_PROBLEM TO WORK ON_: Exactly reproduce the lines that follow.

_DATASET CONTENT_:
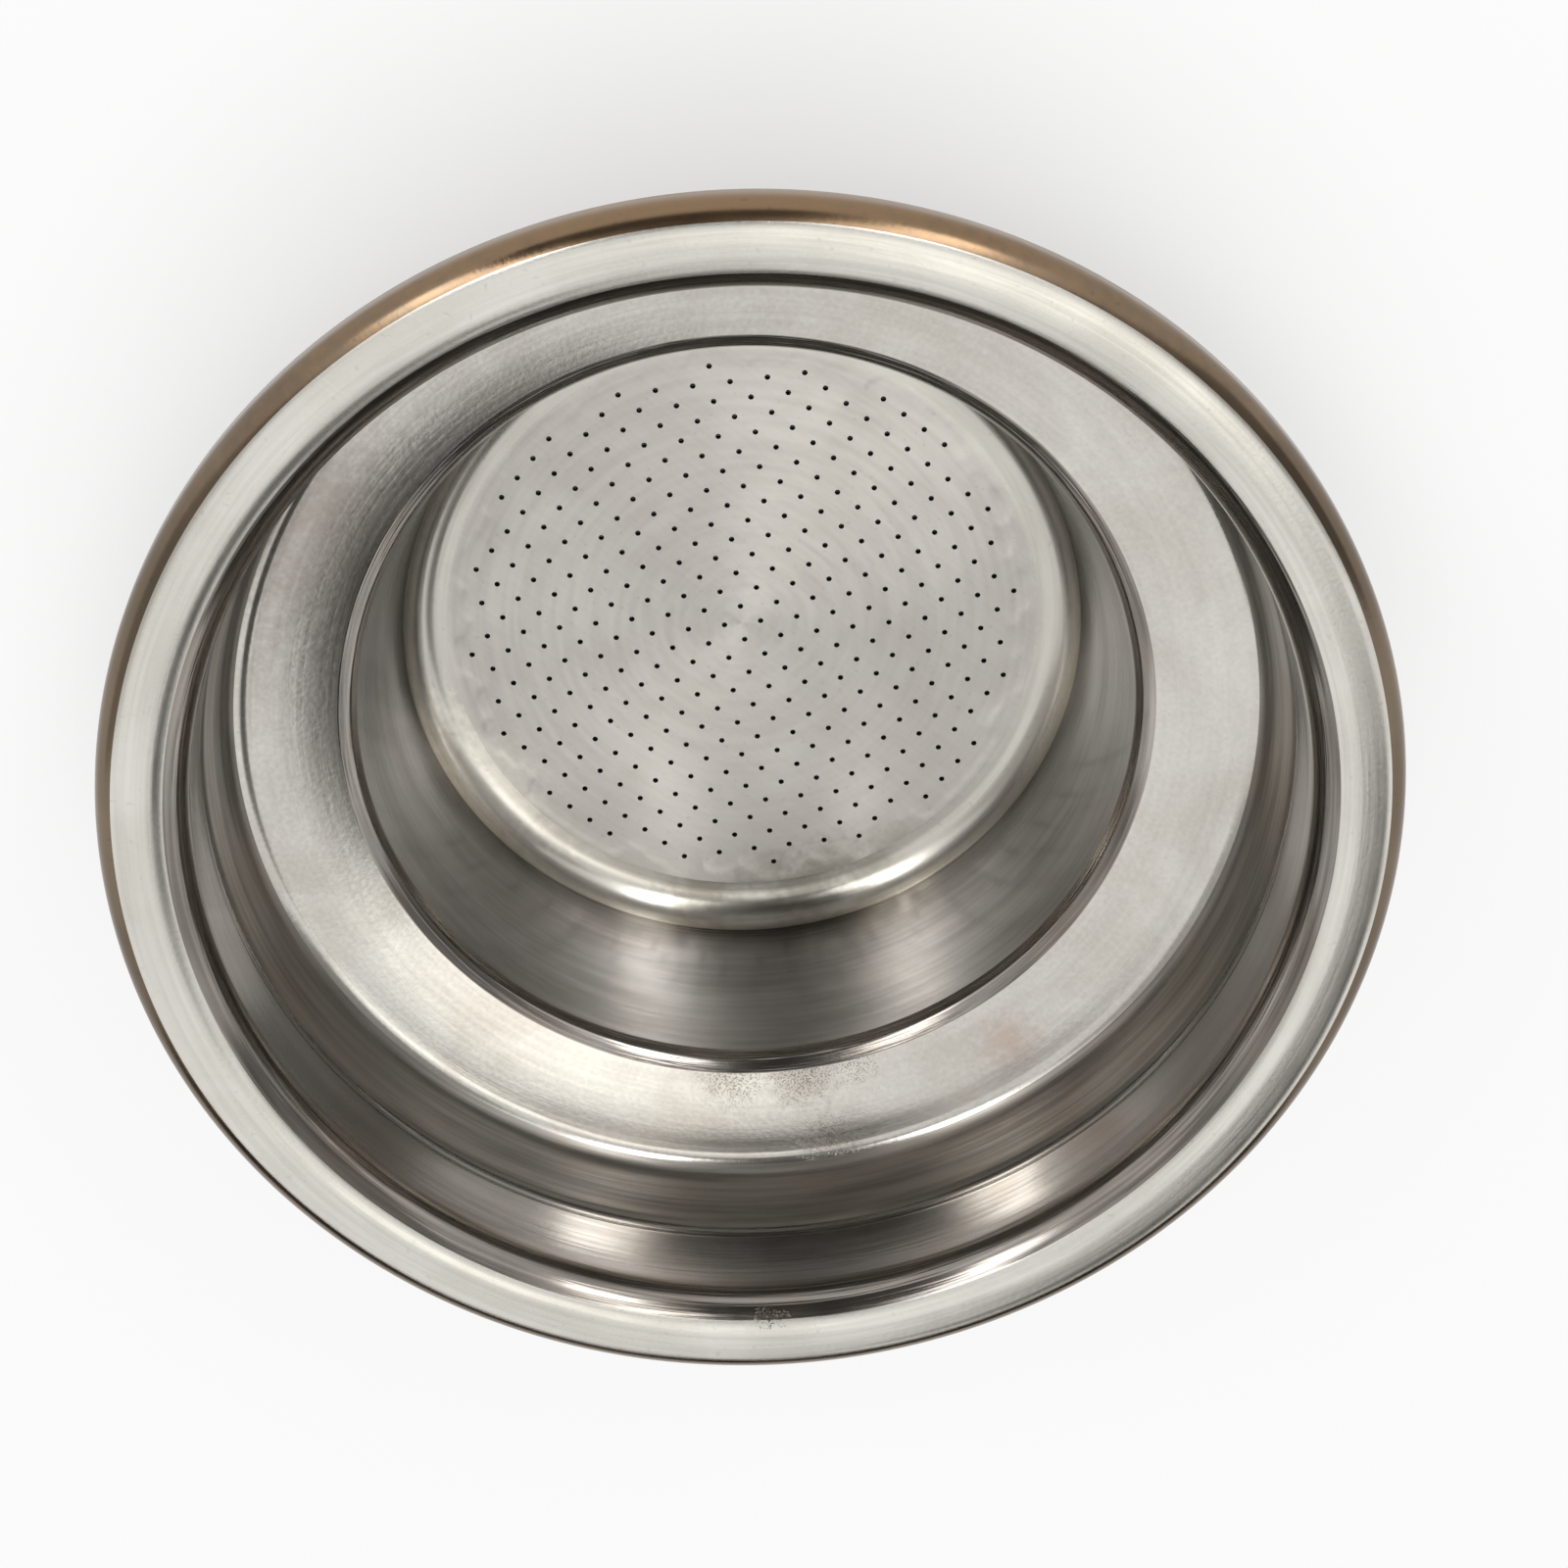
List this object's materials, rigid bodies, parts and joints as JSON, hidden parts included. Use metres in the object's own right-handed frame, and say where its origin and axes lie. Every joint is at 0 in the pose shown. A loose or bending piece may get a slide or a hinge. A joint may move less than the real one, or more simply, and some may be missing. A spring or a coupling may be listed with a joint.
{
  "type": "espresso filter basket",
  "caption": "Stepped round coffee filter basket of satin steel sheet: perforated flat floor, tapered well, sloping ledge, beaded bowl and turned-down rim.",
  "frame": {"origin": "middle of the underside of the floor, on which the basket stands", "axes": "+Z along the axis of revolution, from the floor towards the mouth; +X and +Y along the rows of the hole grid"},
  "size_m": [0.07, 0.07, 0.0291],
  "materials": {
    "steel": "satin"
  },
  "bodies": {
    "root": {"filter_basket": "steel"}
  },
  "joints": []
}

_SOLUTION TO THIS PROBLEM_:
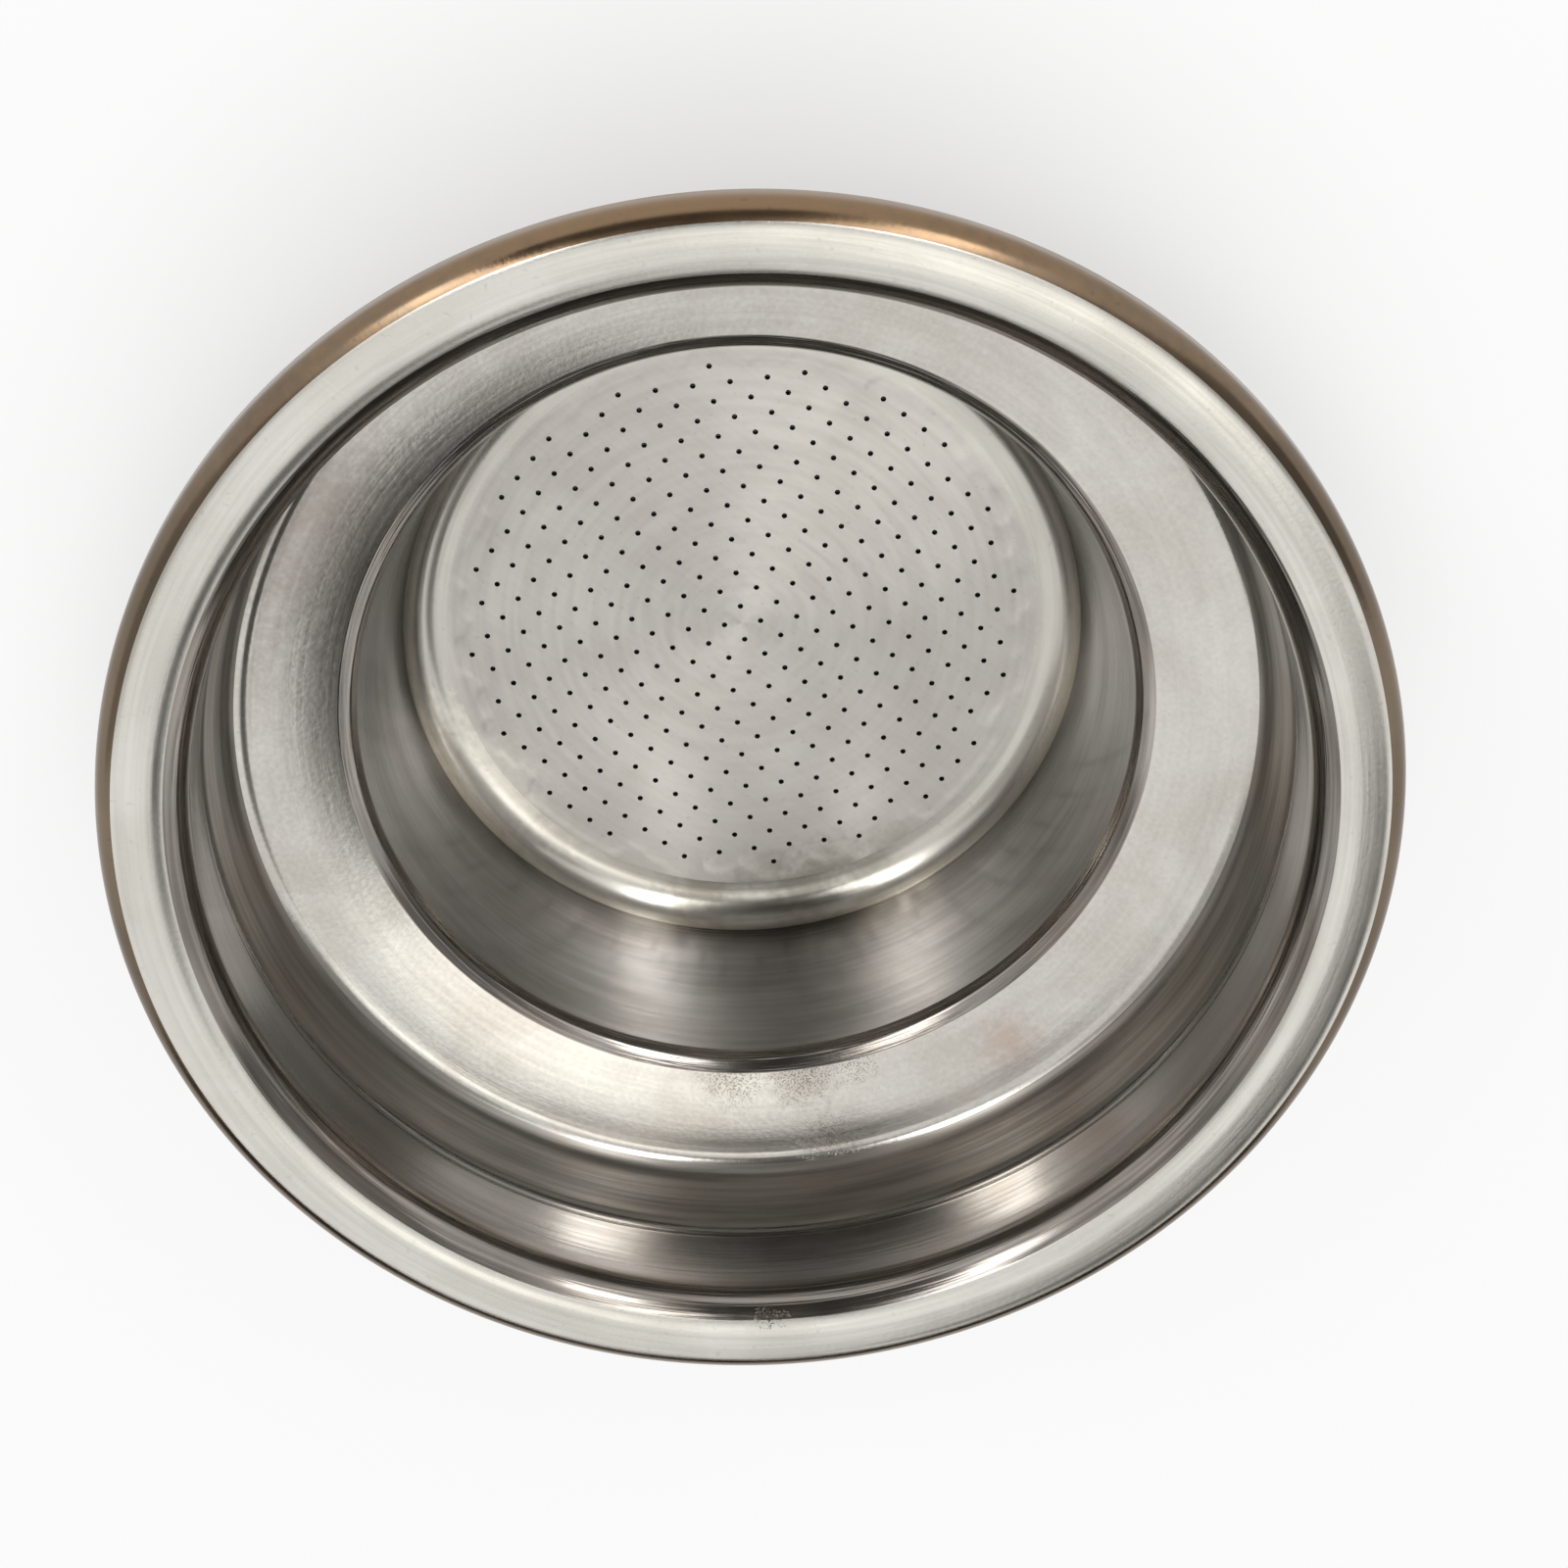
List this object's materials, rigid bodies, parts and joints as JSON, hidden parts included. Use metres in the object's own right-handed frame, and say where its origin and axes lie. Every joint is at 0 in the pose shown. A loose or bending piece may get a slide or a hinge. A joint may move less than the real one, or more simply, and some may be missing. A spring or a coupling may be listed with a joint.
{
  "type": "espresso filter basket",
  "caption": "Stepped round coffee filter basket of satin steel sheet: perforated flat floor, tapered well, sloping ledge, beaded bowl and turned-down rim.",
  "frame": {"origin": "middle of the underside of the floor, on which the basket stands", "axes": "+Z along the axis of revolution, from the floor towards the mouth; +X and +Y along the rows of the hole grid"},
  "size_m": [0.07, 0.07, 0.0291],
  "materials": {
    "steel": "satin"
  },
  "bodies": {
    "root": {"filter_basket": "steel"}
  },
  "joints": []
}